Вот как об этом рассказывает сам Берлин:
«Во время моего следующего посещения Советского Союза в 1956 году я не видел Ахматову. Пастернак сказал мне, что, хотя Анна Андреевна и хотела со мною встретиться, ее сын, которого арестовали во второй раз вскоре после того, как я видел его, только недавно вышел из лагеря и она поэтому опасалась встречаться с иностранцами. Особенно потому, что она объясняла яростные нападки партии на себя, по крайней мере частично, моей встречей с ней в 1945 году. Пастернак сказал, что он сомневается в том, что мое посещение причинило ей хоть какой—либо вред, но, поскольку она, видимо, была уверена в обратном и, кроме того, поскольку ей посоветовали избегать компрометирующих связей, она никак не может со мной встретиться. Она, однако, очень хотела, чтобы я сам позвонил ей. Это было не безопасным, поскольку ее телефон наверняка подслушивался, так же, впрочем, как и его собственный.
Он рассказал ей в Москве, что встречался с моей женой и со мной и нашел мою жену прелестной.

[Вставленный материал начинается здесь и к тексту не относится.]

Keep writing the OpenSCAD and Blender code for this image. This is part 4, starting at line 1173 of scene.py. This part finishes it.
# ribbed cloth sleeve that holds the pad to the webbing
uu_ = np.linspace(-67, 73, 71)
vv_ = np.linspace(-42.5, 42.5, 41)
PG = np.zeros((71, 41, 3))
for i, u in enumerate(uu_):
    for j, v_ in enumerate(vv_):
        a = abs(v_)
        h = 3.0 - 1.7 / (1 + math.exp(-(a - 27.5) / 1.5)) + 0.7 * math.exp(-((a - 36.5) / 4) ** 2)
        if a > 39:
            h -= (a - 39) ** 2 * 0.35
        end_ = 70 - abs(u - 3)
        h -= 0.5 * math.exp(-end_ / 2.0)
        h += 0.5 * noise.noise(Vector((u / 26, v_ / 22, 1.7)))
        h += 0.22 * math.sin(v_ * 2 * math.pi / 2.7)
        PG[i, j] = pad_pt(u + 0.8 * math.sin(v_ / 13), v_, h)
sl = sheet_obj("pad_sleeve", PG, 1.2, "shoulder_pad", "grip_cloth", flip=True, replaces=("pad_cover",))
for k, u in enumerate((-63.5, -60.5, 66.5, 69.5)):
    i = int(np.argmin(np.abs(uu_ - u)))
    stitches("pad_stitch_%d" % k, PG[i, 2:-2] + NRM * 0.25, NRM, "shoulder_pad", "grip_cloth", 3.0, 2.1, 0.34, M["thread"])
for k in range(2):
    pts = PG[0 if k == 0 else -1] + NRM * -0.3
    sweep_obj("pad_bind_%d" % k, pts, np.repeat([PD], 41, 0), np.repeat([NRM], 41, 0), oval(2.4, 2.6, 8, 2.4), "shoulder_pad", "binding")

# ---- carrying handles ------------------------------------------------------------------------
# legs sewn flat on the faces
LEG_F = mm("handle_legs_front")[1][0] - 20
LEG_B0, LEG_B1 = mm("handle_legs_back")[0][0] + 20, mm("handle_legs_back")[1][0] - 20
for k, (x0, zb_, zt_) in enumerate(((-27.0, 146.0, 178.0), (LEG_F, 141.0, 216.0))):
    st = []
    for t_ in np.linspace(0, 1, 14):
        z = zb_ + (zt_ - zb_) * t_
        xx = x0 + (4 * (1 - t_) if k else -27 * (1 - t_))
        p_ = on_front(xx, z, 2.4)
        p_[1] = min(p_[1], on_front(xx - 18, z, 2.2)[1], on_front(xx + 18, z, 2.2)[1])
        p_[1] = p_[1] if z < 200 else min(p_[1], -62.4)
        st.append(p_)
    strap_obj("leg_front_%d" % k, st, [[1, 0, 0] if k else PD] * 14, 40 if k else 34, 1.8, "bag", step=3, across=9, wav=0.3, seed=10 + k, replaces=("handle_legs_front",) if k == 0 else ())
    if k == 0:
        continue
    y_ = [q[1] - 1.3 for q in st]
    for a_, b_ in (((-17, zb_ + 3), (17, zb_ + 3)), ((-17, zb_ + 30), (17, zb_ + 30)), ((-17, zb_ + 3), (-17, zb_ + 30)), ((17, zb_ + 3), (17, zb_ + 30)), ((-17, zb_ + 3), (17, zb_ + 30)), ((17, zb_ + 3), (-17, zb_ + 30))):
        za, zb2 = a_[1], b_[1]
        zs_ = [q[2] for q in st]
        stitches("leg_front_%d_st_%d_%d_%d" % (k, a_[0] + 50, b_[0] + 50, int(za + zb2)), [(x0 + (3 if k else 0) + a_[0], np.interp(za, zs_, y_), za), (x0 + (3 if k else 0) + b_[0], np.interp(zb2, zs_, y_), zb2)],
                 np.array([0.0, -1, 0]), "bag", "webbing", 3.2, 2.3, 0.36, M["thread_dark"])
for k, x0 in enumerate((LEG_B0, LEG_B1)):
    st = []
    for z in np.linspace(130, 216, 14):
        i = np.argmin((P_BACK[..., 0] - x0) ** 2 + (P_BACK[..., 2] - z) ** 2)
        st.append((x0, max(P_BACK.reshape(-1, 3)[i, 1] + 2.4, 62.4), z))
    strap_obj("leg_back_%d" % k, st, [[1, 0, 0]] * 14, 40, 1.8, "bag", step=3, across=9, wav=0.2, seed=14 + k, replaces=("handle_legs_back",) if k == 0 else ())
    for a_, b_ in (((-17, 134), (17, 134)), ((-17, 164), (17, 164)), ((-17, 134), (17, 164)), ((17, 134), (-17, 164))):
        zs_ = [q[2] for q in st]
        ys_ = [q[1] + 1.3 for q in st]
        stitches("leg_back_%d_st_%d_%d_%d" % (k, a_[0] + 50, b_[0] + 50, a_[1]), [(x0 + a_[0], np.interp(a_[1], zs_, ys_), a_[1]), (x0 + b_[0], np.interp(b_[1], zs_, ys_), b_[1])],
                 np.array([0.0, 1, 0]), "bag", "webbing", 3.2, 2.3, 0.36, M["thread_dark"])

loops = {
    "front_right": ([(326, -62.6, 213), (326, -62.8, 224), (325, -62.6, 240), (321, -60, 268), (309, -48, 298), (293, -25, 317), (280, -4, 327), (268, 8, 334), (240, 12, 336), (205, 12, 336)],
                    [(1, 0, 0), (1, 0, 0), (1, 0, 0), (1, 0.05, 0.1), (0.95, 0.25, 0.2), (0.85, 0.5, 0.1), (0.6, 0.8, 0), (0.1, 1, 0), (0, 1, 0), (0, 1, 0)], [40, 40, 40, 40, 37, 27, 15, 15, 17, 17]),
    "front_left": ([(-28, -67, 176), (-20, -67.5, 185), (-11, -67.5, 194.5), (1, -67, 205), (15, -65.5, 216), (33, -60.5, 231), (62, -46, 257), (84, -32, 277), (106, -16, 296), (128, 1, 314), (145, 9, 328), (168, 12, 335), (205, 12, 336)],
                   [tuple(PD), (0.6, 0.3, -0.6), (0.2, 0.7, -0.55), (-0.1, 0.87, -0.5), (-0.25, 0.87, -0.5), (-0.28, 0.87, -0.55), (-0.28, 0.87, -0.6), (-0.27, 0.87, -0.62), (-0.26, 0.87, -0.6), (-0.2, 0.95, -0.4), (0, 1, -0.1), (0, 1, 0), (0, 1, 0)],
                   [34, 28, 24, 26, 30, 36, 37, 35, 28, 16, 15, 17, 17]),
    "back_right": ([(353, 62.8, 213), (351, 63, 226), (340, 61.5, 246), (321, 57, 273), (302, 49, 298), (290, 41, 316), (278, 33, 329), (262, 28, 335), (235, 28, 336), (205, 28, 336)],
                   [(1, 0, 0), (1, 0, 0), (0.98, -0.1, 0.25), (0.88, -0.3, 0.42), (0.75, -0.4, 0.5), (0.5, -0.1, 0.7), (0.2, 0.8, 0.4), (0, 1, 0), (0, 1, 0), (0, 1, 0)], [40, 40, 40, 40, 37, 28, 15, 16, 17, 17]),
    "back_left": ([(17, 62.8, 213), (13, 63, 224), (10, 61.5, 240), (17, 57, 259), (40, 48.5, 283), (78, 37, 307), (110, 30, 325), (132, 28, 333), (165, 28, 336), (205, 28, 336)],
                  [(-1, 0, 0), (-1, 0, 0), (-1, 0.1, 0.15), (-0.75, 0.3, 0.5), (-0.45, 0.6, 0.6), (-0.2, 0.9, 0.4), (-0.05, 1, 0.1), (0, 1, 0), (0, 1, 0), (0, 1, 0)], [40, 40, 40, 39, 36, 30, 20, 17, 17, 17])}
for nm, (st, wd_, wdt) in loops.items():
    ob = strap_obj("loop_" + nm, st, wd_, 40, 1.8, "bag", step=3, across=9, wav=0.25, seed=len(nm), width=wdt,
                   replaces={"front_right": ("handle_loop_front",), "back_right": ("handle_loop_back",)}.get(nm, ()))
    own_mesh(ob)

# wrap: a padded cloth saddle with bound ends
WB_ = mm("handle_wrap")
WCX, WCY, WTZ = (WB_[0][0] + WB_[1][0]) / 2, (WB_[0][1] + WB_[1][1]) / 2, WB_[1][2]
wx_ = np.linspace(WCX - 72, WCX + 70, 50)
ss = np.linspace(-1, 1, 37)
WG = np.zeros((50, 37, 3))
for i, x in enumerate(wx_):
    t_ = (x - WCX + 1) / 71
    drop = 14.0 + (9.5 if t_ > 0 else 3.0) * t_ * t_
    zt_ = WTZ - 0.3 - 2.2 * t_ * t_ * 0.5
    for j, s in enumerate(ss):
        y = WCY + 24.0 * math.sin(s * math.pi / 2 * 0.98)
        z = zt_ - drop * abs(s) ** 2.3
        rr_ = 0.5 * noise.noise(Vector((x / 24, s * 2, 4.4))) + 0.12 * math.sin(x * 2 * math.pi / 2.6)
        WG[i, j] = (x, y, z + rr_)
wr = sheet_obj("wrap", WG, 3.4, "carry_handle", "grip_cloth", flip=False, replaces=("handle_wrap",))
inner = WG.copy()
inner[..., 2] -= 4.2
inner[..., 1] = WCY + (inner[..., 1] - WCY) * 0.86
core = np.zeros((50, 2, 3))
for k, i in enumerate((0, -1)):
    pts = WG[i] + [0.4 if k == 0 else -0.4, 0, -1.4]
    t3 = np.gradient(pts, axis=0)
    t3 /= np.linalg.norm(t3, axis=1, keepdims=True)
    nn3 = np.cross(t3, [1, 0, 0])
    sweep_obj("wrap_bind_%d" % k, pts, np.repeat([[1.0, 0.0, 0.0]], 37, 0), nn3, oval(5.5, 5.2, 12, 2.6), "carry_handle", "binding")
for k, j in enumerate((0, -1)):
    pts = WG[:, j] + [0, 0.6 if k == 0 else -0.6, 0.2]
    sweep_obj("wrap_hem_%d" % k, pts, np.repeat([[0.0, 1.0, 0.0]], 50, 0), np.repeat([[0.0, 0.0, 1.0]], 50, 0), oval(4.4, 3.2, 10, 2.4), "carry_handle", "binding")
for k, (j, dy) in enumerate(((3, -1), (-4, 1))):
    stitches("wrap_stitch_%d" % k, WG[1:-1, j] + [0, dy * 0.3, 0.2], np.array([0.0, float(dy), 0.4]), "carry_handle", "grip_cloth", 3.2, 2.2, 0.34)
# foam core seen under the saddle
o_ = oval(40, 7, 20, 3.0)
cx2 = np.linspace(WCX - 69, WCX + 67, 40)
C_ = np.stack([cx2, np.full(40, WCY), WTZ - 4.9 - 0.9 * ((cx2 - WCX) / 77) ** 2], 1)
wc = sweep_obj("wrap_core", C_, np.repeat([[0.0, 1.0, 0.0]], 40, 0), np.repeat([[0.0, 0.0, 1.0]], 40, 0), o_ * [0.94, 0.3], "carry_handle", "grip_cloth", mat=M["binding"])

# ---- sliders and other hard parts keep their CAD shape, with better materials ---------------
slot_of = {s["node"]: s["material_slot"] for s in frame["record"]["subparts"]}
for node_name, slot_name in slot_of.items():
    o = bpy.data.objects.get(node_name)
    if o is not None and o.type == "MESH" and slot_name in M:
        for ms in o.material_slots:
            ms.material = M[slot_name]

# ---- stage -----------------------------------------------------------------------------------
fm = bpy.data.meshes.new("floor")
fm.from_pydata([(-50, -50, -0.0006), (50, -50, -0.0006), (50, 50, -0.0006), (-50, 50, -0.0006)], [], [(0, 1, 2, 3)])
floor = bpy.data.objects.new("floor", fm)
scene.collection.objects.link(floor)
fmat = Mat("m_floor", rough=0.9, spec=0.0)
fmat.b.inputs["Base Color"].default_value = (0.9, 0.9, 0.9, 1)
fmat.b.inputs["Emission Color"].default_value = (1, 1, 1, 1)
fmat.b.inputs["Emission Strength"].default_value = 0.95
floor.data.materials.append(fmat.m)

Он сказал Ахматовой, что ему было очень жаль, что Ахматова не может с ней встретиться. Анна Андреевна будет в Москве недолго, и мне надо позвонить ей сейчас же.
«Где вы остановились?» – спросил он меня. «В британском посольстве». – «Ни в коем случае не звоните оттуда. Позвоните из телефона—автомата. Из моего телефона тоже нельзя».
В тот же день позднее я позвонил Ахматовой. «Да, Пастернак рассказал мне, что вы с женой в Москве. Я не могу увидеться с вами по причинам, вполне понятным вам. Так же мы можем говорить, потому что они знают. Сколько времени вы женаты?» – «Недолго», – сказал я. «Но когда именно вы женились?» – «В феврале этого года». – «Она англичанка или, может быть, американка?» – «Нет, она полуфранцуженка, полурусская». – «Так». Последовало долгое молчание. «Очень жаль, что вы не можете увидеться со мной. Пастернак говорит, что ваша жена очаровательна». Опять долгое молчание. «Видели ли вы сборник корейской поэзии в моем переводе? С предисловием Суркова? Можете себе представить, насколько я знаю корейский. Стихи для перевода выбирала не я. Я вам пошлю их»» (Анна Ахматова: pro et contra. Т. 2. С. 527–528).